A prática mencionada no documento consiste em despachar malas recheadas de drogas pelo embarque doméstico e levá-las para o setor de embarque internacional. Lá, os criminosos colocam as etiquetas retiradas de bagagens de passageiros inocentes e mandam para os aviões.
Por meio desse esquema, os criminosos conseguiam desviar malas com drogas da fiscalização automática “BHS” (Baggage Handling System) do aeroporto de Guarulhos, local que, segundo a PF, “possui a função de identificar possíveis conteúdos ilícitos”.
De acordo as investigações da PF, uma série de funcionários do aeroporto participavam no esquema, como operadores de esteira e motoristas. A maioria era de empregados terceirizados, com salários estimados em cerca de R$ 1.500, atraídos por ofertas de cerca de R$ 20 mil por mala despachada.
O quilo da pasta base de cocaína, que é comprado por cerca de R$ 10 em países como Bolívia, Peru e Colômbia, é comercializado na Europa por cerca de US$ 50 mil (R$ 240 mil, na cotação atual), conforme informações da polícia.
Uma das primeiras investigações conduzidas pela PF teve início após uma apreensão feita em novembro de 2019 no aeroporto de Guarulhos de 30 kg de cocaína que iriam para Amsterdã. A mala colocada pelos criminosos tinha uma etiqueta “rush”, como se fosse uma bagagem desviada.
Segundo o relatório da investigação, de outubro de 2019 a agosto de 2020 foram feitas ao menos nove apreensões de cocaína que seriam enviadas para a Europa nesse mesmo esquema, em um total de 800 quilos de droga.
Até pela quantidade apreendida, os policiais federais suspeitam da participação de integrantes da facção criminosa PCC (Primeiro Comando da Capital) no esquema, mas nos documentos aos quais a reportagem teve acesso isso ainda não ficou comprovado.
A PF prendeu nesta terça (18) 16 pessoas suspeitas de participarem do esquema.
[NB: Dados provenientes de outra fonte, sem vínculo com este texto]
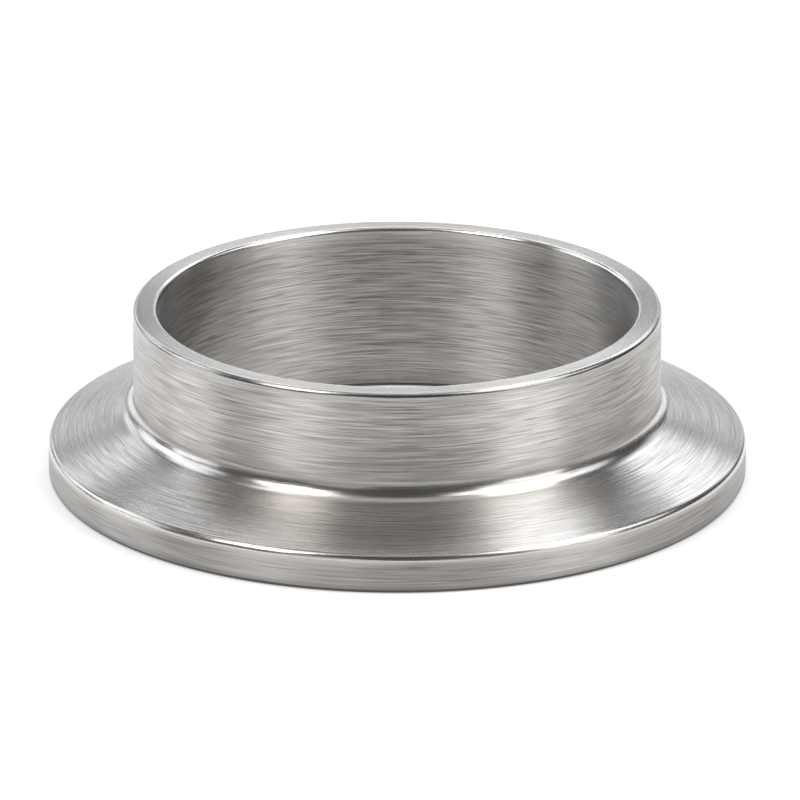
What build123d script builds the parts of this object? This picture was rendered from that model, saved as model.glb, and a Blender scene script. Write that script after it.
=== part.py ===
from build123d import *
import os
from math import radians, sqrt, tan

# Sanitary clamp ferrule, 1 1/2 in short weld pattern, turned from one piece of
# stainless bar. All sizes in millimetres, +Z up the weld stub.
# Origin: centre of the clamp (gasket) face, which lies on z = 0.

# ---- driving dimensions ----------------------------------------------------
flange_diameter = 50.5          # clamp flange, outside
tube_diameter = 38.1            # weld stub, outside
bore_diameter = 34.6            # straight through bore
overall_height = 12.5           # clamp face to weld end
edge_thickness = 2.7            # flange edge, to the sharp corner of the taper
taper_angle = 20.0              # clamp taper, measured from the clamp face

groove_centre_diameter = 43.5   # gasket groove, pitch circle of its section
groove_arc_radius = 2.36        # section radius of the groove
groove_depth = 1.6              # depth of the groove into the clamp face

root_radius = 1.4               # concave blend between taper and stub
flange_top_round = 0.5          # convex round between taper and flange edge
flange_bottom_round = 0.3       # flange edge to clamp face
weld_outer_round = 0.35         # weld end, outside
weld_inner_round = 0.3          # weld end, bore side
bore_bottom_round = 0.35        # clamp face, bore side
groove_lip_round = 0.2          # both lips of the gasket groove

# ---- derived ---------------------------------------------------------------
flange_r = flange_diameter / 2
tube_r = tube_diameter / 2
bore_r = bore_diameter / 2
groove_r = groove_centre_diameter / 2
# height at which the taper would meet the stub without its blend
taper_top = edge_thickness + (flange_r - tube_r) * tan(radians(taper_angle))
# the groove is an arc whose centre lies below the clamp face
groove_centre_z = groove_depth - groove_arc_radius
groove_half_width = sqrt(groove_arc_radius**2 - groove_centre_z**2)

os.makedirs("parts", exist_ok=True)

with BuildPart() as ferrule:
    # half section of the ring, drawn with radius across and height up
    with BuildSketch(Plane.XZ) as section:
        with BuildLine():
            Polyline(
                (bore_r, 0),
                (flange_r, 0),
                (flange_r, edge_thickness),
                (tube_r, taper_top),
                (tube_r, overall_height),
                (bore_r, overall_height),
                close=True,
            )
        make_face()

        # gasket groove: a round-bottomed channel in the clamp face
        with Locations((groove_r, groove_centre_z)):
            Circle(groove_arc_radius, mode=Mode.SUBTRACT)

        # every corner of the section is rounded, largest blend first
        rounds = [
            ((tube_r, taper_top), root_radius),
            ((flange_r, edge_thickness), flange_top_round),
            ((flange_r, 0), flange_bottom_round),
            ((tube_r, overall_height), weld_outer_round),
            ((bore_r, overall_height), weld_inner_round),
            ((bore_r, 0), bore_bottom_round),
            ((groove_r - groove_half_width, 0), groove_lip_round),
            ((groove_r + groove_half_width, 0), groove_lip_round),
        ]
        for corner, radius in rounds:
            fillet(section.vertices().sort_by_distance(corner)[0], radius)

    revolve(axis=Axis.Z)

ferrule.part.label = "ferrule"
export_step(ferrule.part, "parts/ferrule.step")

print("solids", len(ferrule.solids()), "valid", ferrule.part.is_valid)
print("volume mm3", round(ferrule.part.volume, 2), "size", ferrule.part.bounding_box().size)
for face in ferrule.faces().sort_by(Axis.Z):
    size = face.bounding_box().size
    print(face.geom_type, "across", round(size.X, 3), "high", round(size.Z, 3), "mid z", round(face.center().Z, 3))
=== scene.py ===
from math import atan2, cos, pi, radians, sin, sqrt, tan

import bpy
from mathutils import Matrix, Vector


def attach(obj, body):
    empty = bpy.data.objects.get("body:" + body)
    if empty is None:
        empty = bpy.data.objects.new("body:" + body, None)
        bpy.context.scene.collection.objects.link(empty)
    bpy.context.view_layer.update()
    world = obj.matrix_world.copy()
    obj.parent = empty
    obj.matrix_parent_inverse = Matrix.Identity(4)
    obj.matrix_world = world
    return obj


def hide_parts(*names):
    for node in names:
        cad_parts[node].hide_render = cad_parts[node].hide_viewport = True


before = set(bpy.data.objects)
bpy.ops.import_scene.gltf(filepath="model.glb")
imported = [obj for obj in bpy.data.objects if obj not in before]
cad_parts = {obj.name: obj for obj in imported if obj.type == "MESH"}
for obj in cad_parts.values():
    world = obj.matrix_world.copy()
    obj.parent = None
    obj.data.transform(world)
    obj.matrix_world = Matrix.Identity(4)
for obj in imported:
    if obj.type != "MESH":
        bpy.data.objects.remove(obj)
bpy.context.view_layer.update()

# ---------------------------------------------------------------- dimensions
# The same section as the CAD node, in metres.
MM = 0.001
FLANGE_R, TUBE_R, BORE_R, HEIGHT = 25.25 * MM, 19.05 * MM, 17.3 * MM, 12.5 * MM
EDGE_T, TAPER = 2.7 * MM, radians(20.0)
GROOVE_R, GROOVE_ARC, GROOVE_DEPTH = 21.75 * MM, 2.36 * MM, 1.6 * MM
ROOT, TOP_ROUND, LOW_ROUND = 1.4 * MM, 0.5 * MM, 0.3 * MM
WELD_OUT, WELD_IN, BORE_LOW, LIP = 0.35 * MM, 0.3 * MM, 0.35 * MM, 0.2 * MM

SEGMENTS = 480


def arc(cx, cz, r, a0, a1, n):
    """Points on an arc of the section, with outward normals; angles in radians from +r."""
    out = []
    for i in range(n + 1):
        a = a0 + (a1 - a0) * i / n
        out.append((cx + r * cos(a), cz + r * sin(a), cos(a), sin(a)))
    return out


def concave(cx, cz, r, a0, a1, n):
    """The same for a hollow arc, whose normals point at its centre."""
    return [(x, z, -nx, -nz) for x, z, nx, nz in arc(cx, cz, r, a0, a1, n)]


def line(p, q, n, nx, nz):
    return [(p[0] + (q[0] - p[0]) * i / n, p[1] + (q[1] - p[1]) * i / n, nx, nz) for i in range(n + 1)]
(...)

Segundo a própria corporação, nenhum deles tem ligação com a facção.
Policiais e promotores ouvidos pela reportagem afirmam que os líderes do PCC não costumam se envolver nesse tipo de esquema para o tráfico de drogas.
Em vez disso, os principais nomes da facção preferem fazer esse tráfico através de navios, boa parte enviada pelo porto de Santos.
Para comparação, a Receita Federal de Santos apreendeu cerca de 131 toneladas de cocaína de 2016 até agora. Em apenas uma apreensão, realizada em dezembro de 2020, foram encontrados 2,9 toneladas da droga ocultas em bobinas de alumínio.
Esses números não incluem as apreensões feitas em operações realizadas só pela PF.
Ainda de acordo com a Receita Federal, os navios tinham destinos como Antuérpia (Bélgica), Roterdã (Holanda), Le Havre (França), Hamburgo (Alemanha) e Valência (Espanha).
A maioria da droga foi apreendida estava escondida em cargas, no chamado “sea chest” (parte debaixo dos navios e que requer uso de mergulhadores) ou ocultas na estrutura de contêineres refrigerados.
Para o procurador Marcio Sergio Christino, especialista em crime organizado, o envio de drogas por meio de malas trocadas pode ser um meio de exportação da droga pelo crime, mas, não é o principal deles.
“Simplesmente porque a quantidade que pode ser embarcada é relativamente pequena se comparada com um contêiner, por exemplo. Ademais, depende de vários fatores, especialmente o aliciamento de funcionários e contam com a limitação da vigilância”, disse.
Ainda segundo ele, essa prática criminosa encontrada em Guarulhos pode ser uma forma do crime de substituir as antigas “mulas”, como são chamadas pessoas que levam drogas dentro do organismo. “Com a vantagem de que as mulas eram identificáveis pela nacionalidade e características, já o embarque em malas violadas é mais difícil de perceber”, disse.